FROM CORPORATE LAW TO TUTORING
Kapadia hasn’t always been a math teacher and aspiring YouTube star. Just a few years ago, the graduate of the University of Michigan and Northwestern Pritzker School of Law was a big-time corporate lawyer in Washington, D.C., netting a hefty six-figure salary, not including bonuses. He worked in technology law, in tandem with software and hardware companies, as well as patent litigation.
“It came down to this — I wasn’t happy practicing,” said the Michigan-born Indian American. “I wasn’t enjoying the work intrinsically. I love public speaking and verbal jousting. I’m extremely extroverted. I love being creative. There’s not even a comparison — doing what I do now.”
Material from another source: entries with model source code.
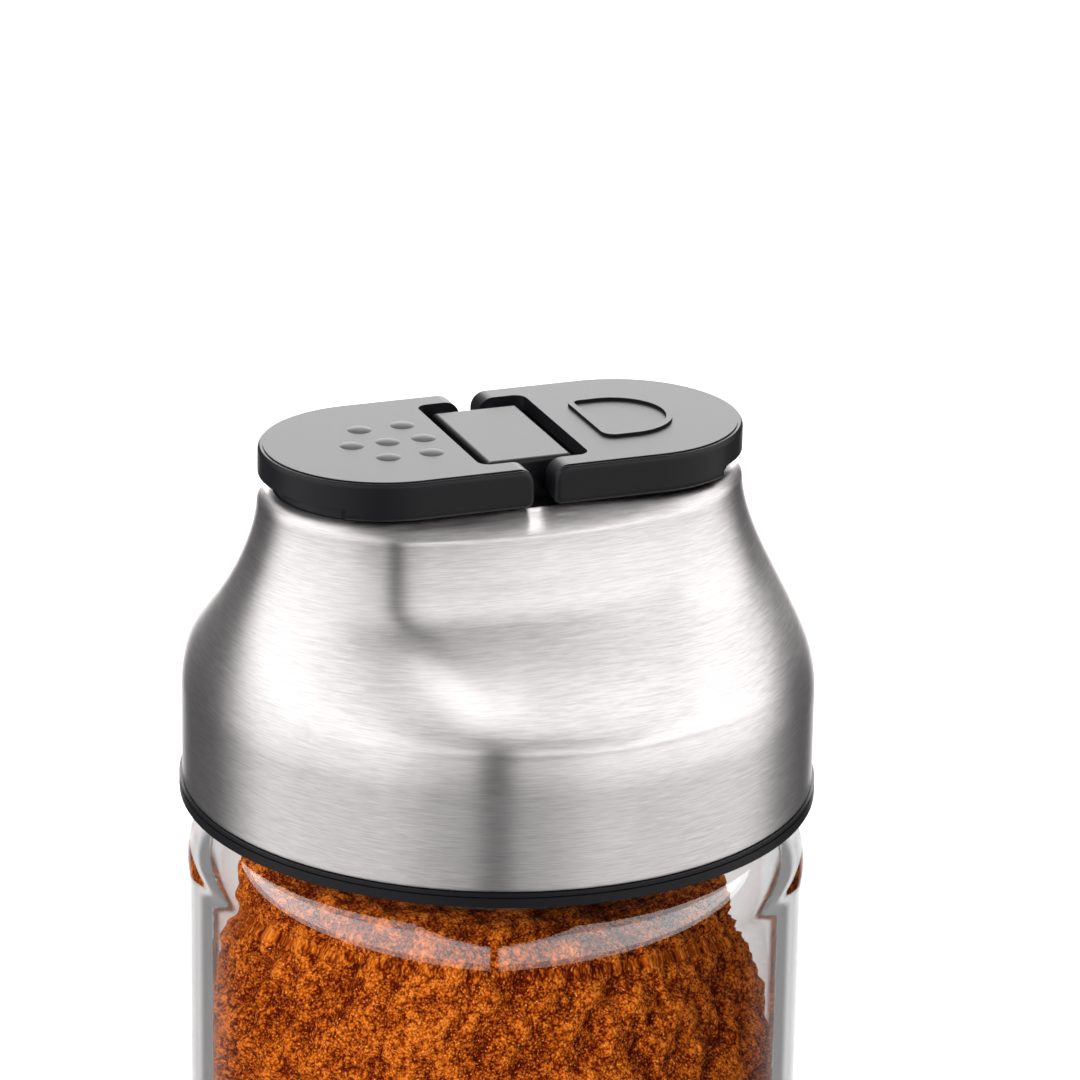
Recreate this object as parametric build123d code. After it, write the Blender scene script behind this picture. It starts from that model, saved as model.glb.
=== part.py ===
from build123d import *
import math
import os

# Table shaker for ground spice: a glass jar with a screw cap of steel and
# plastic, and two flip-up flaps, one over seven sifter holes and one over a
# pour opening.
# Millimetres, +Z up, origin in the middle of the jar's foot. +X is the long
# axis of the lid, towards the pour flap, and -Y is the front.

# ---------------------------------------------------------------- overall
total_height = 130.0          # foot to the top of the closed flaps
cap_height = 35.8             # lower edge of the steel to the top of the flaps
cap_radius = 31.5             # outside of the steel at its lower edge
glass_inset = 0.1             # the jar's wall is this much inside that edge

# ------------------------------------------------------------- clearances
slide_gap = 0.1               # between coaxial walls that are pushed together
face_gap = 0.05               # between faces that press on each other
thread_gap = 0.4              # radial, between crest and root of the threads
flank_gap = 0.35              # axial, between the loaded thread flanks
powder_gap = 0.3              # between the powder and the glass
hinge_gap = 0.05              # radial, between a pin and its flap's bore
flap_gap = 0.3                # between a closed or turning flap and the deck
pad_gap = 0.1                 # between a soft pad and its recess

# ------------------------------------------------------ how solids are cut
root_depth = 0.4              # how far a raised shape is rooted in its wall
past = 1.0                    # how far a cut runs past the faces it opens
near = 0.01                   # places closer than this are the same place

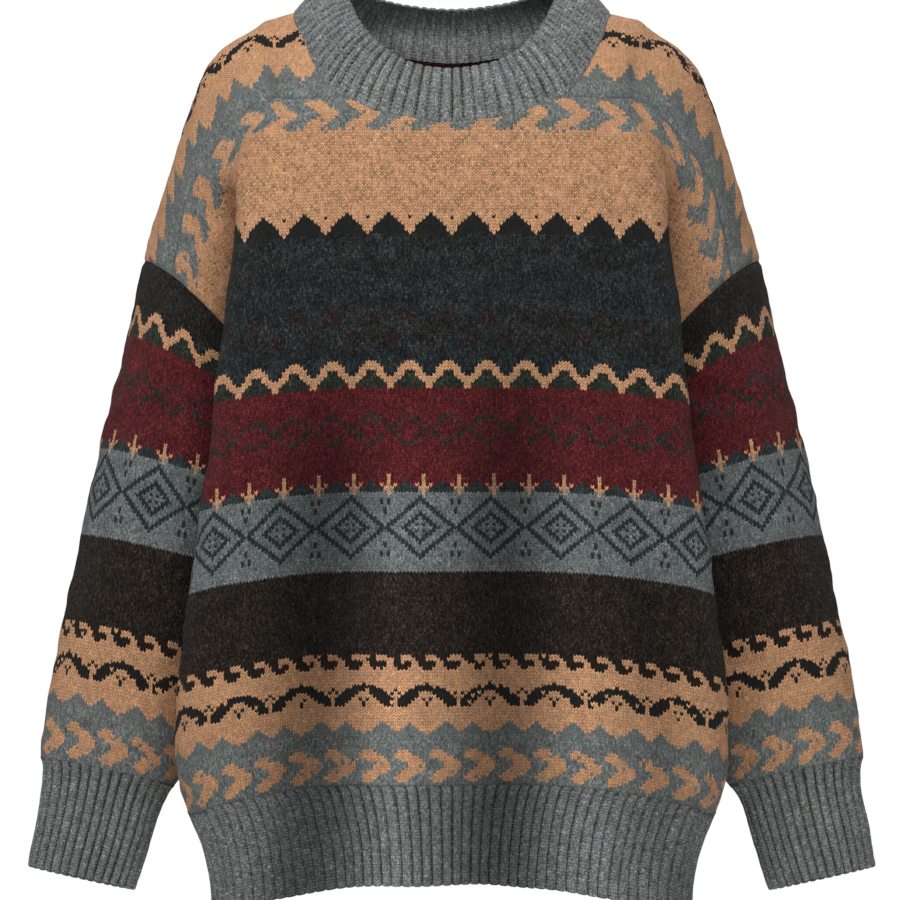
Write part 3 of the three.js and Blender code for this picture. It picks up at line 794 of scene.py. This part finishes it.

So after a move to Santa Monica, CA, Kapadia left law behind and began tutoring math and test preparation to kids. “The jump to education was never, ever something I would have imagined growing up. It was very ingrained that I was going to do something like be an attorney or engineer. But for whatever reason, I feel really confident in my ability to explain math concepts.”
Kapadia started his own company, Scalar Learning, named after a math multiplier concept. He hopes to grow his audience and incorporate the music videos into longer video courses that he can sell. He also plans to make music videos based on SAT and ACT preparation lessons — which may be a first in the marketplace.
“I just want lot of people to watch and enjoy them,” said Kapadia, who often goes by his first name only, Huzefa. “I’ve heard kids already say to me, ‘That’s how I got through this test. Your song really helped me.’"
Meanwhile, Kapadia is going to keep making his math music videos, with perhaps some SAT and ACT concepts — and rap — sprinkled in.
“Getting the views in the millions — that would be amazing. It’s not about monetary value. I want a lot of people to see them, a lot of people to like them. I want to make a robust, awesome study course for every major standardized test, and have it be a powerhouse course that rivals Veritas Prep or Kaplan.
“I love making music so much. It’s endlessly fun. It’s really hard to get sick of it. I find writing about math more fun than standard topics, like falling in love.”